The Illinois Constitution says the state may issue long-term debt only to finance "specific purposes" if approved by three-fifths of the legislature or by popular referendum. Warlander and Tillman argue that deficit financing isn’t a "specific purpose" and doesn’t encompass the general purposes for incurring debt discussed in the constitution, such as refinancings or short-term borrowing to paper over temporary cash shortfalls until tax revenue comes in.

Analysts are skeptical. Citigroup Inc.’s Vikram Rai and Jack Muller published a note on the case after the bank was inundated with calls. They said the lawsuit is unjustified because the Illinois Constitution allows debt to be incurred as long as the law details the specific purpose of the debt and how it will be repaid. Even if it did succeed, they said, the government would likely find a way to repay the debt to avoid being penalized in the bond market.

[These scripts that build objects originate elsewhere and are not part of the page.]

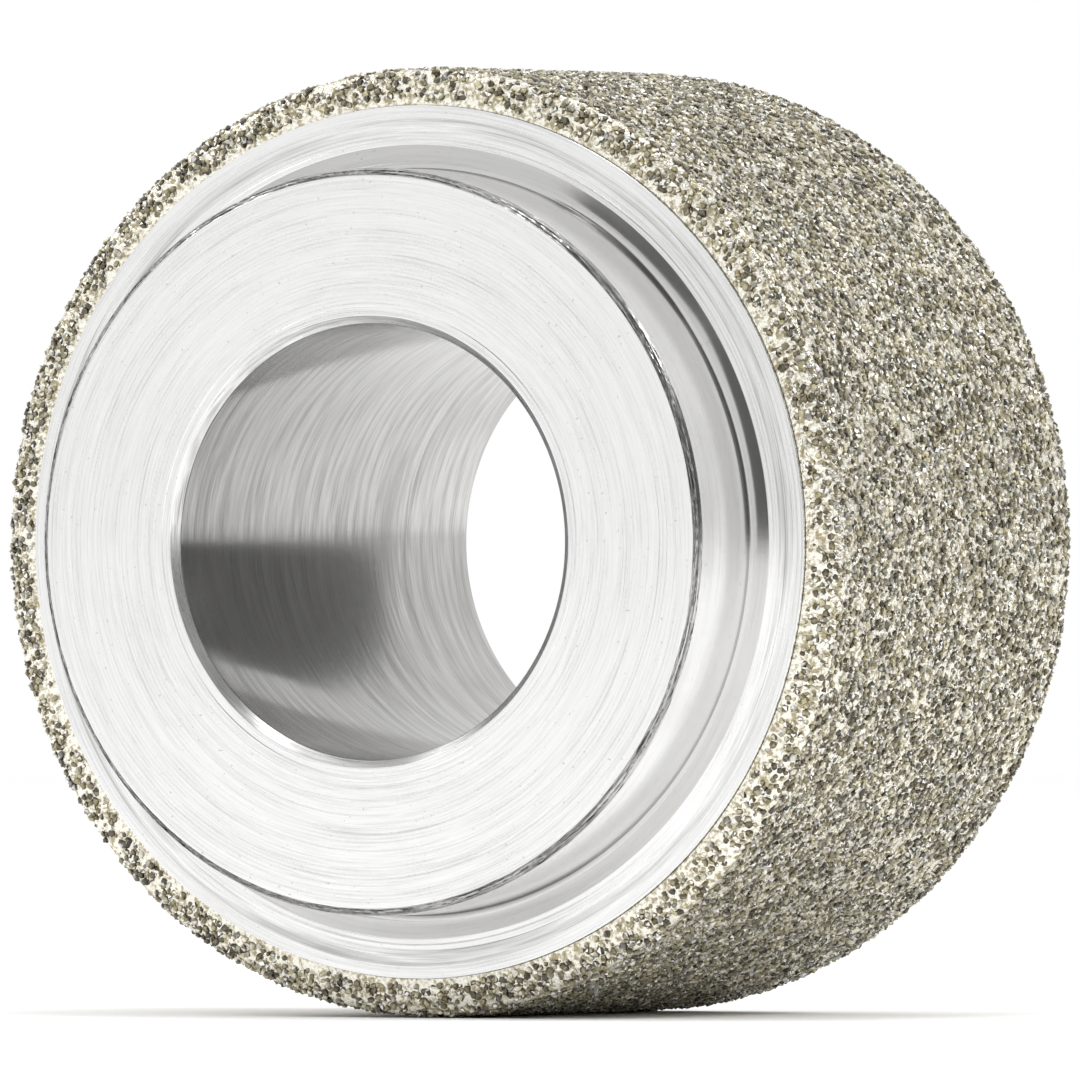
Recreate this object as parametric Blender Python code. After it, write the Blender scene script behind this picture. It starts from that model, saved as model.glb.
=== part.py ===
"""Diamond grinding wheel: a turned metal core with an electroplated diamond rim.

The wheel's axis lies along Y. The boss that the machine's flange bears on faces -Y.
The origin is the middle of the wheel's box, on its axis.

The layers are turned from profiles. A profile is a closed list of (radius, y) corners, and
spinning it once around the axis makes one closed body. Every body has the same number of
facets, so that the thin gaps between the layers stay even all the way round.
"""

import math

import bmesh
import bpy

MM = 0.001

# The whole wheel
WHEEL_RADIUS = 17.5 * MM
WHEEL_LENGTH = 23.5 * MM
FACETS = 80
ARC_STEPS = 4

# The core's bore
BORE_RADIUS = 8.0 * MM
FRONT_BORE_CHAMFER = 0.3 * MM
REAR_BORE_CHAMFER = 1.0 * MM

# The core's boss, with the relief groove around its foot and the bare ring outside it
BOSS_RADIUS = 13.7 * MM
BOSS_HEIGHT = 3.75 * MM
BOSS_EDGE_CHAMFER = 0.27 * MM
GROOVE_OUTER_RADIUS = 14.6 * MM
GROOVE_DEPTH = 0.20 * MM
GROOVE_STEPS = 8
RING_RADIUS = 16.05 * MM

# The rounded, coated corners: how far each one reaches along the axis
FRONT_CORNER_DEPTH = 0.65 * MM
REAR_CORNER_DEPTH = 1.6 * MM

# The coating, measured down from the tips of the grains to the core
COATING_DEPTH = 0.30 * MM
LAYER_GAP = 0.02 * MM
GRIT_DEPTH = 0.11 * MM
BOND_DEPTH = 0.10 * MM
STRIKE_DEPTH = 0.03 * MM
BARE_EDGE_WIDTH = 0.10 * MM

FRONT_FACE_Y = -WHEEL_LENGTH / 2
REAR_FACE_Y = WHEEL_LENGTH / 2
RING_FACE_Y = FRONT_FACE_Y + BOSS_HEIGHT
FRONT_CORNER_Y = RING_FACE_Y + FRONT_CORNER_DEPTH
REAR_CORNER_Y = REAR_FACE_Y - REAR_CORNER_DEPTH

QUARTER_TURN = math.pi / 2
SHARP_ANGLE = math.radians(28)


def corner_arc(inner_radius, depth, towards_rear, start_angle=0.0):
    """The rounded corner at one end of a layer, from its flat end out to its round side.

    The arc is a quarter of an ellipse. depth is how far it lies below the tips of the grains.
    """
    centre_y = REAR_CORNER_Y if towards_rear else FRONT_CORNER_Y
    reach = REAR_CORNER_DEPTH if towards_rear else FRONT_CORNER_DEPTH
    direction = 1 if towards_rear else -1
    radial_axis = WHEEL_RADIUS - inner_radius - depth
    axial_axis = reach - depth
    corners = []
    for step in range(ARC_STEPS + 1):
        angle = start_angle + (QUARTER_TURN - start_angle) * step / ARC_STEPS
        radius = inner_radius + radial_axis * math.sin(angle)
        y = centre_y + direction * axial_axis * math.cos(angle)
        corners.append((radius, y))
    return corners


def groove_arc():
    """The relief groove, from the foot of the boss out to the bare ring.

    It is deepest close to the boss, where the tool's round nose turned the inside corner, and
    rises in a long shallow slope to the ring.
    """
    corners = []
    for step in range(GROOVE_STEPS + 1):
        share = step / GROOVE_STEPS
        radius = BOSS_RADIUS + (GROOVE_OUTER_RADIUS - BOSS_RADIUS) * share
        y = RING_FACE_Y + GROOVE_DEPTH * math.sin(math.pi * math.sqrt(share))
        corners.append((radius, y))
    return corners


def core_profile():
    """The turned blank: bore, boss, groove, bare ring and the seats for the coating."""
    front = corner_arc(RING_RADIUS, COATING_DEPTH, towards_rear=False)
    rear = corner_arc(RING_RADIUS, COATING_DEPTH, towards_rear=True)
    return [
        (BORE_RADIUS, FRONT_FACE_Y + FRONT_BORE_CHAMFER),
        (BORE_RADIUS + FRONT_BORE_CHAMFER, FRONT_FACE_Y),
        (BOSS_RADIUS - BOSS_EDGE_CHAMFER, FRONT_FACE_Y),
        (BOSS_RADIUS, FRONT_FACE_Y + BOSS_EDGE_CHAMFER),
        *groove_arc(),
        (RING_RADIUS, RING_FACE_Y),
        *front,
        *reversed(rear),
        (RING_RADIUS, REAR_FACE_Y),
        (BORE_RADIUS + REAR_BORE_CHAMFER, REAR_FACE_Y),
        (BORE_RADIUS, REAR_FACE_Y - REAR_BORE_CHAMFER),
    ]


def full_layer_profile(top, thickness):
    """A plated layer that wraps both corners and the round side in one piece."""
    inner_radius = RING_RADIUS + LAYER_GAP
    bottom = top + thickness
    outside = corner_arc(inner_radius, top, towards_rear=False)
    outside += reversed(corner_arc(inner_radius, top, towards_rear=True))
    inside = corner_arc(inner_radius, bottom, towards_rear=True)
    inside += reversed(corner_arc(inner_radius, bottom, towards_rear=False))
    return outside + inside


def corner_grit_profile(towards_rear):
    """The grains on one rounded corner. They stop short of the ring, where the bond is bare."""
    inner_radius = RING_RADIUS + LAYER_GAP
    start_angle = math.asin(BARE_EDGE_WIDTH / (WHEEL_RADIUS - inner_radius))
    outside = corner_arc(inner_radius, 0.0, towards_rear, start_angle)
    inside = corner_arc(inner_radius, GRIT_DEPTH, towards_rear, start_angle)
    return outside + inside[::-1]


def side_grit_profile():
    """The grains on the round side, between the two corners."""
    front_y = FRONT_CORNER_Y + LAYER_GAP
    rear_y = REAR_CORNER_Y - LAYER_GAP
    floor_radius = WHEEL_RADIUS - GRIT_DEPTH
    return [
        (WHEEL_RADIUS, front_y),
        (WHEEL_RADIUS, rear_y),
        (floor_radius, rear_y),
        (floor_radius, front_y),
    ]


def plain_material(name, colour, roughness, metallic):
    material = bpy.data.materials.new(name)
    material.use_nodes = True
    surface = material.node_tree.nodes["Principled BSDF"]
    surface.inputs["Base Color"].default_value = (*colour, 1.0)
    surface.inputs["Roughness"].default_value = roughness
    surface.inputs["Metallic"].default_value = metallic
    return material


def turned(name, profile, material):
    """One closed body, made by spinning the profile once around the wheel's axis."""
    shape = bmesh.new()
    corners = [shape.verts.new((radius, y, 0.0)) for radius, y in profile]
    for first, second in zip(corners, corners[1:] + corners[:1]):
        shape.edges.new((first, second))
    bmesh.ops.spin(
        shape,
        geom=shape.verts[:] + shape.edges[:],
        cent=(0.0, 0.0, 0.0),
        axis=(0.0, 1.0, 0.0),
        angle=math.tau,
        steps=FACETS,
        use_merge=True,
    )
    bmesh.ops.recalc_face_normals(shape, faces=shape.faces)
    mesh = bpy.data.meshes.new(name)
    shape.to_mesh(mesh)
    shape.free()
    mesh.shade_smooth()
    mesh.set_sharp_from_angle(angle=SHARP_ANGLE)
    mesh.materials.append(material)
    body = bpy.data.objects.new(name, mesh)
    bpy.context.scene.collection.objects.link(body)
    return body


for leftover in list(bpy.data.objects):
    bpy.data.objects.remove(leftover)

turned_metal = plain_material("turned_metal", (0.80, 0.80, 0.81), 0.30, 1.0)
strike_plate = plain_material("strike_plate", (0.62, 0.59, 0.53), 0.45, 1.0)
nickel_plate = plain_material("nickel_plate", (0.72, 0.68, 0.58), 0.35, 1.0)
front_crystal = plain_material("front_crystal", (0.44, 0.40, 0.28), 0.25, 0.0)
side_crystal = plain_material("side_crystal", (0.36, 0.34, 0.26), 0.25, 0.0)
rear_crystal = plain_material("rear_crystal", (0.40, 0.37, 0.27), 0.25, 0.0)

bond_top = GRIT_DEPTH + LAYER_GAP
strike_top = bond_top + BOND_DEPTH + LAYER_GAP

turned("wheel_core", core_profile(), turned_metal)
turned("nickel_strike", full_layer_profile(strike_top, STRIKE_DEPTH), strike_plate)
turned("nickel_bond", full_layer_profile(bond_top, BOND_DEPTH), nickel_plate)
turned("diamond_grit_front_corner", corner_grit_profile(towards_rear=False), front_crystal)
turned("diamond_grit_round_side", side_grit_profile(), side_crystal)
turned("diamond_grit_rear_corner", corner_grit_profile(towards_rear=True), rear_crystal)
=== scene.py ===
# %% [markdown]
# # A diamond grinding wheel
#
# This small wheel is 35 mm across. Its core is turned from bright metal, and its rim carries one
# layer of diamond grains in electroplated nickel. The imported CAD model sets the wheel's size and
# place. This lesson keeps them, and builds what makes the wheel look real: tool marks on turned
# metal, a nickel skin, and thousands of separate crystals.

import math

import bmesh
import bpy
import numpy as np
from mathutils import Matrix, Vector, noise


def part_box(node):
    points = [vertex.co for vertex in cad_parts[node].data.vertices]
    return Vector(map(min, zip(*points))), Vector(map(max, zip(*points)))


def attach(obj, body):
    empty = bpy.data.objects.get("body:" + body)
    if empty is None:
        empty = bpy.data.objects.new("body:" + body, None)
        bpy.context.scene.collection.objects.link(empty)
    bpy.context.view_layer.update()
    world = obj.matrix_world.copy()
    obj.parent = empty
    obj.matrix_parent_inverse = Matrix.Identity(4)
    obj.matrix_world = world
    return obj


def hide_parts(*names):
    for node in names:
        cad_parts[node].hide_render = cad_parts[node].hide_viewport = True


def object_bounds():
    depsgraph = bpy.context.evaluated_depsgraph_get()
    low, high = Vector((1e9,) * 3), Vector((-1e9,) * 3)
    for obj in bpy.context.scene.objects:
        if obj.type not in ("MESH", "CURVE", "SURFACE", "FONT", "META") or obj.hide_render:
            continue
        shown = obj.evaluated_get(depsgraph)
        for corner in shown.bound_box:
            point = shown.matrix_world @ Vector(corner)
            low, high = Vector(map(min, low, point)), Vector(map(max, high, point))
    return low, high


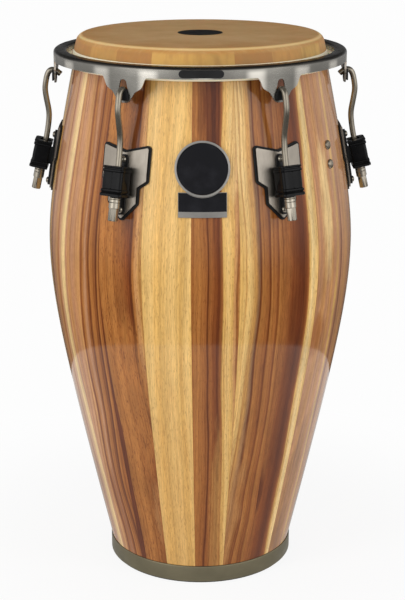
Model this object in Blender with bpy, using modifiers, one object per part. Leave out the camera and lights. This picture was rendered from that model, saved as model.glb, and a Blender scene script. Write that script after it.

“The state will not want to pay zero to the bond holders as it was never their intent to harm the investors," Rai and Muller wrote. “They are more likely to want to make the bond holders whole even if that entails amending the constitution."

Jason Appleson, a portfolio manager at PT Asset Management LLC, said he believed market consensus is that the lawsuit was frivolous.

"I was somewhat surprised to see the initial market reaction that spreads widened out, I would have expected the reaction to be a bit more muted," he said.

Appleson attributed the initial widening to "a couple of scared buyers" affecting a light trading day in a slow market. "If this moves forward in court, I think we could see some more widening but if it’s shut down we could see a snap-back in spreads given the market conditions."